Production: Understanding Head Room
Head room refers to that space between the top of your frame and your subject's head. In both photography and video production, observing the proper head room can spell the difference between a good shot and a bad shot. As a general rule, your subject's eyes should be 2/3 up your framing, giving you enough head room. Observing good head room is applicable in video production and photography. If you watch television, you will notice that this rule is generally observed in all genres. Whether you're watching news, a narrative or a movie, most frames will give you ample head room.
Avoiding Bad Head Room
Bad head room gives you the feeling that your subject is slipping out of your frame. Too much head room makes him look small and awkward and too little head room often results in a cropped forehead.

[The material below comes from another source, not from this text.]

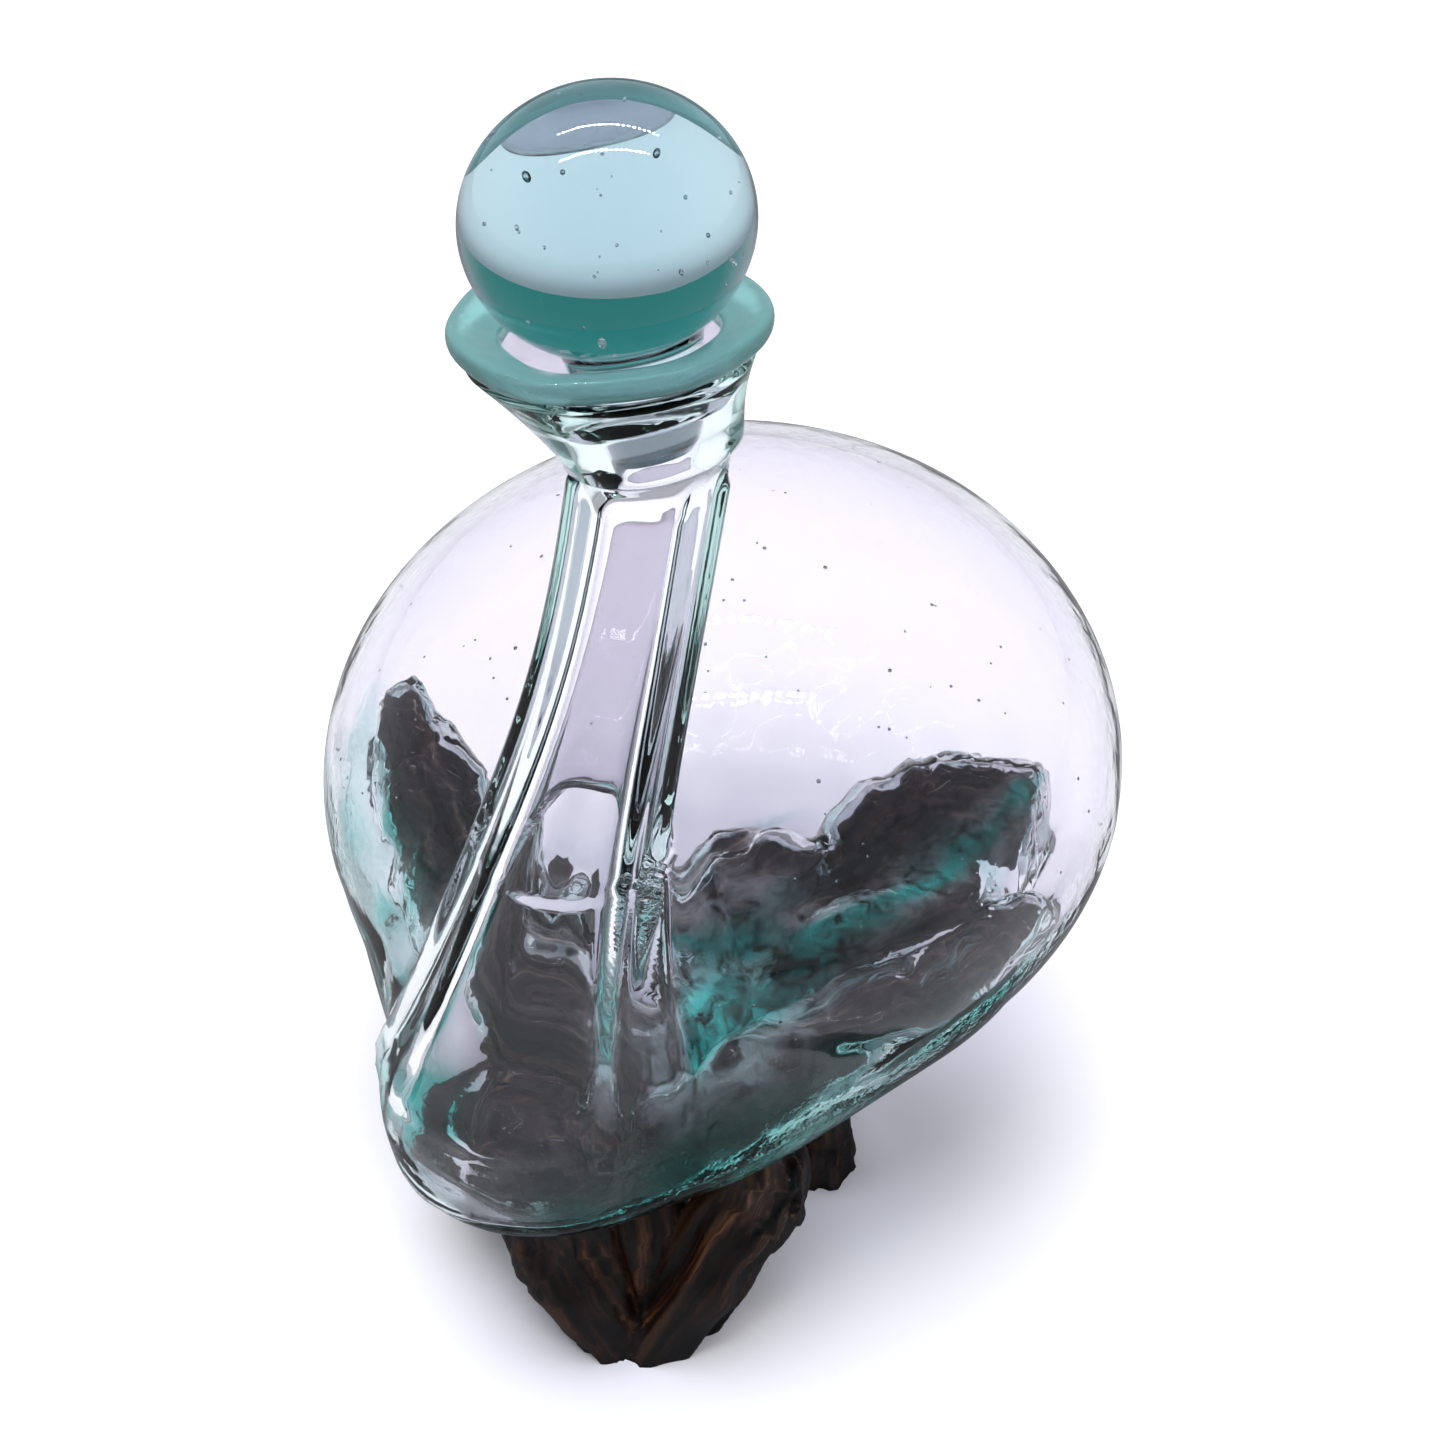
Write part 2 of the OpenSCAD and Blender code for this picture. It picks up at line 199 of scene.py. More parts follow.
co = points_of(root) / MM
grain = limb_grain(co)
bark = normals_of(root)
rough_top = np.clip((co[:, 2] - 50) / 14, 0, 1)
groove_place = grain * [0.1, 1, 1]
leg_calm = 0.3 + 0.7 * np.clip((co[:, 2] - 20) / 15, 0, 1)
broad_lumps = 0.9 * waves(co, 17, 14, 3)
grooves = 0.75 * waves(groove_place, 5.5, 22, 4) + 0.45 * waves(groove_place * [1.5, 1, 1], 2.7, 26, 5)
torn_top = 2.0 * np.abs(waves(co, 11, 18, 6)) + 1.8 * np.abs(waves(co, 5.5, 26, 7)) - 1.6
lumps = broad_lumps + leg_calm * grooves + rough_top * torn_top
crack = np.clip(waves(grain * [0.05, 1, 1], 8, 16, 8) - 0.75, 0, 1)
co = co + bark * (lumps - (1.2 + 2 * leg_calm) * crack)[:, None]
foot_low, foot_cut = 0.6, 0.15
co[:, 2] = np.where(co[:, 2] < foot_low, 0.0, co[:, 2])
set_points(root, co * MM)
only(root)
bpy.ops.object.mode_set(mode="EDIT")
bpy.ops.mesh.select_all(action="SELECT")
bpy.ops.mesh.bisect(plane_co=(0, 0, foot_cut * MM), plane_no=(0, 0, 1), clear_inner=True, use_fill=True)
bpy.ops.mesh.select_all(action="SELECT")
bpy.ops.mesh.normals_make_consistent(inside=False)
bpy.ops.object.mode_set(mode="OBJECT")
co = points_of(root) / MM
co[:, 2] = np.maximum(co[:, 2] - foot_cut, 0)
set_points(root, co * MM)
for poly in root.data.polygons:
    poly.use_smooth = True
grain = limb_grain(co)
along_grain = root.data.attributes.new("along_grain", "FLOAT_VECTOR", "POINT")
along_grain.data.foreach_set("vector", (grain * MM).astype(np.float32).ravel())


def linear(hex_colour):
    rgb = [int(hex_colour[i:i + 2], 16) / 255 for i in (0, 2, 4)]
    return [c / 12.92 if c <= 0.04045 else ((c + 0.055) / 1.055)**2.4 for c in rgb] + [1.0]


def add(tree, kind, links=(), **settings):
    """Adds a node, sets its sockets and properties, and joins (output, input) pairs."""
    node = tree.nodes.new(kind)
    for key, value in settings.items():
        if key in node.inputs.keys() or key.replace("_", " ") in node.inputs.keys():
            node.inputs[key if key in node.inputs.keys() else key.replace("_", " ")].default_value = value
        else:
            setattr(node, key, value)
    for output, name in links:
        tree.links.new(output, node.inputs[name])
    return node


def new_material(name):
    mat = bpy.data.materials.new(name)
    mat.use_nodes = True
    mat.node_tree.nodes.clear()
    return mat, mat.node_tree


def ramp(tree, value, stops):
    node = add(tree, "ShaderNodeValToRGB", [(value, "Fac")])
    elements = node.color_ramp.elements
    while len(elements) < len(stops):
        elements.new(0.5)
    for element, (place, colour) in zip(elements, stops):
        element.position = place
        element.color = colour if not isinstance(colour, str) else linear(colour)
    return node


# Sea-worn root, brushed and waxed: near-black in the hollows, red-brown on the rubbed ridges,
# with streaks that follow the grain and a soft wax shine. Above the legs it is greyer.
wood, tree = new_material("waxed_driftwood")
grain_at = add(tree, "ShaderNodeAttribute", attribute_name="along_grain")
stretch = add(tree, "ShaderNodeMapping", [(grain_at.outputs["Vector"], "Vector")], Scale=(0.06, 1, 1))
streaks = add(tree, "ShaderNodeTexNoise", [(stretch.outputs["Vector"], "Vector")],
              Scale=300.0, Detail=5.0, Roughness=0.6)
broad = add(tree, "ShaderNodeTexNoise", [(stretch.outputs["Vector"], "Vector")],
            Scale=130.0, Detail=3.0, Roughness=0.5)
place = add(tree, "ShaderNodeTexCoord")
patches = add(tree, "ShaderNodeTexNoise", [(place.outputs["Object"], "Vector")],
              Scale=38.0, Detail=4.0, Roughness=0.6)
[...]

One of the biggest mistakes that results in bad head room is trying to place your subject's eyes smack in the middle of the frame. To avoid bad head room, try to align your subject's eyes 2/3 up your frame. Virtually divide your frame horizontally into three equal parts. The eyes should be resting on the top virtual line. This will give you just enough head room. This rule of thirds is a classic portraiture technique that is used in both photography and video production.
Why Bad Head Room is Bad
Too much space between your subject's head and the top of your frame results in what is called dead space. You are left with a strip at the top of your shot that has no significant elements in it. Aside from resulting in awkward framing, you also distract the audience from what is truly important in your shot. Too much head room is usually the mark of amateur photographers and video producers. If done the other way and not given enough head room, then your subject ends up with a cropped head, which is aesthetically unpleasant.
Exceptions to the Rule
Of course as with any rule, the rule of thirds is not to be strictly considered at all times. Some very interesting films were able to ignore this head room rule in some shots. One such example is the extreme close up. When focusing on a face or emotion, you can frame your subject in an extreme close up. This will place nothing more than their eyes, nose and mouth in the shot, doing away with head room altogether. Some portrait artists also play around with giving too much head room in their subjects. This may be to signify the smallness of their subject or to highlight aspects of their features. In long shots and wide shots, you may opt to put your subjects right in the middle of the frame if you want to give equal attention to your background and setting.
Depending on what your wish to convey, the head room rule can be ignored if done artistically and tastefully. But oftentimes, it is one of the key elements of framing that is strictly observed.